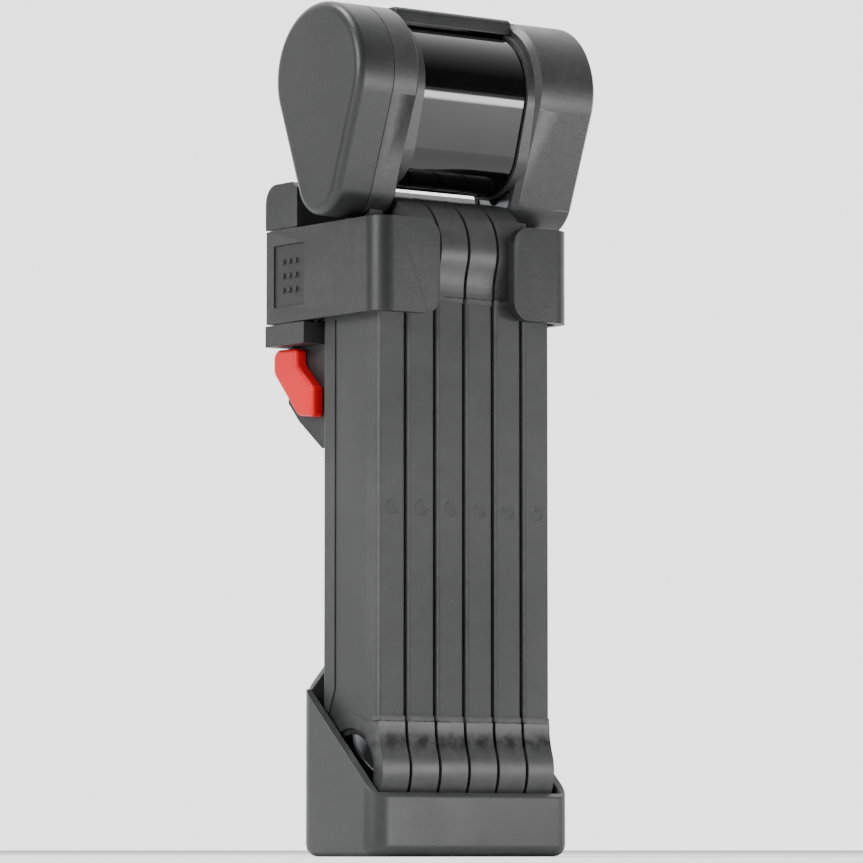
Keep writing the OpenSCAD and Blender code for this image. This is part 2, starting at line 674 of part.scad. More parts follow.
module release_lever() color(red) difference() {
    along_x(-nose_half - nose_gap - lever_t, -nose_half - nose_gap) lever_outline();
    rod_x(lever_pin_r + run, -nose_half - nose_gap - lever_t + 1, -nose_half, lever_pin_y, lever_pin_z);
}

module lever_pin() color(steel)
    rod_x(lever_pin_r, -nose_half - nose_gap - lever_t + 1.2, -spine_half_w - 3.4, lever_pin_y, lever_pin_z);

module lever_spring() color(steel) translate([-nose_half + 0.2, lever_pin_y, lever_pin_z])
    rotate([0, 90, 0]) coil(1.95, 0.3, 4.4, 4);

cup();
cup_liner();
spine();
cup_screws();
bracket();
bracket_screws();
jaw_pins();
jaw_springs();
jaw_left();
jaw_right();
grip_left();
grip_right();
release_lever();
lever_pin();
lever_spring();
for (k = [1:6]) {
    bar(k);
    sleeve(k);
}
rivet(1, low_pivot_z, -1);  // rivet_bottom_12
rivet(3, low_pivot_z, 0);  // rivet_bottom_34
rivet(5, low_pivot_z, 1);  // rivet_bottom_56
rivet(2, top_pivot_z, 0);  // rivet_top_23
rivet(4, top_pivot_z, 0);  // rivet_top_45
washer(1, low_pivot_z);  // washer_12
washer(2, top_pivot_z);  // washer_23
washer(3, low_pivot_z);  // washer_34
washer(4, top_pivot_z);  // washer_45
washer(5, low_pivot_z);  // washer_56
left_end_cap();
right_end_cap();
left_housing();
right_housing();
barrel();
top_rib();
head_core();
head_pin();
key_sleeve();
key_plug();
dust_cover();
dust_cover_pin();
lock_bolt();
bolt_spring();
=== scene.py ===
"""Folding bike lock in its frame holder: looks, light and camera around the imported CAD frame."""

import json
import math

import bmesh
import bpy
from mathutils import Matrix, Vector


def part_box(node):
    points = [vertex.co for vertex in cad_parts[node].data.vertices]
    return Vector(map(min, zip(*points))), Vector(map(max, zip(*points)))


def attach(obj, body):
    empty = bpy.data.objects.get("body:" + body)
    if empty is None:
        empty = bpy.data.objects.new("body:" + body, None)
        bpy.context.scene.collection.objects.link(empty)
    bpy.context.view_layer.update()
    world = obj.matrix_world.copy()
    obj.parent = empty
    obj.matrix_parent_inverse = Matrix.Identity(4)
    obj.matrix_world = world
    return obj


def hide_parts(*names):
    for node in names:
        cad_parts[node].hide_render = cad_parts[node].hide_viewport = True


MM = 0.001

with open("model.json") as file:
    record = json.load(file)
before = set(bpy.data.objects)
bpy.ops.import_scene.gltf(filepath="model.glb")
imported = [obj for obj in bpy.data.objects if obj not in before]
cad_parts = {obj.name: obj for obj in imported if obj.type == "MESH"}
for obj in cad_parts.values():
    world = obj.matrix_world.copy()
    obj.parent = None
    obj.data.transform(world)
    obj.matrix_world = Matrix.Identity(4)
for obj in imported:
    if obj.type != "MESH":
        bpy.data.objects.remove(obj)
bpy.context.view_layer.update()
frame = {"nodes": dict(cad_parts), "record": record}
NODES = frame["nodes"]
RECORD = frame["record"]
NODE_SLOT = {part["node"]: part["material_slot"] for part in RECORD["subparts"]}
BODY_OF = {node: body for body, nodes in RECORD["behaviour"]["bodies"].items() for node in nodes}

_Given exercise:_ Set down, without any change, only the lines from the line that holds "bracket_screws();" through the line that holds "obj.matrix_world = world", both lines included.

_Finished exercise:_
bracket_screws();
jaw_pins();
jaw_springs();
jaw_left();
jaw_right();
grip_left();
grip_right();
release_lever();
lever_pin();
lever_spring();
for (k = [1:6]) {
    bar(k);
    sleeve(k);
}
rivet(1, low_pivot_z, -1);  // rivet_bottom_12
rivet(3, low_pivot_z, 0);  // rivet_bottom_34
rivet(5, low_pivot_z, 1);  // rivet_bottom_56
rivet(2, top_pivot_z, 0);  // rivet_top_23
rivet(4, top_pivot_z, 0);  // rivet_top_45
washer(1, low_pivot_z);  // washer_12
washer(2, top_pivot_z);  // washer_23
washer(3, low_pivot_z);  // washer_34
washer(4, top_pivot_z);  // washer_45
washer(5, low_pivot_z);  // washer_56
left_end_cap();
right_end_cap();
left_housing();
right_housing();
barrel();
top_rib();
head_core();
head_pin();
key_sleeve();
key_plug();
dust_cover();
dust_cover_pin();
lock_bolt();
bolt_spring();
=== scene.py ===
"""Folding bike lock in its frame holder: looks, light and camera around the imported CAD frame."""

import json
import math

import bmesh
import bpy
from mathutils import Matrix, Vector


def part_box(node):
    points = [vertex.co for vertex in cad_parts[node].data.vertices]
    return Vector(map(min, zip(*points))), Vector(map(max, zip(*points)))


def attach(obj, body):
    empty = bpy.data.objects.get("body:" + body)
    if empty is None:
        empty = bpy.data.objects.new("body:" + body, None)
        bpy.context.scene.collection.objects.link(empty)
    bpy.context.view_layer.update()
    world = obj.matrix_world.copy()
    obj.parent = empty
    obj.matrix_parent_inverse = Matrix.Identity(4)
    obj.matrix_world = world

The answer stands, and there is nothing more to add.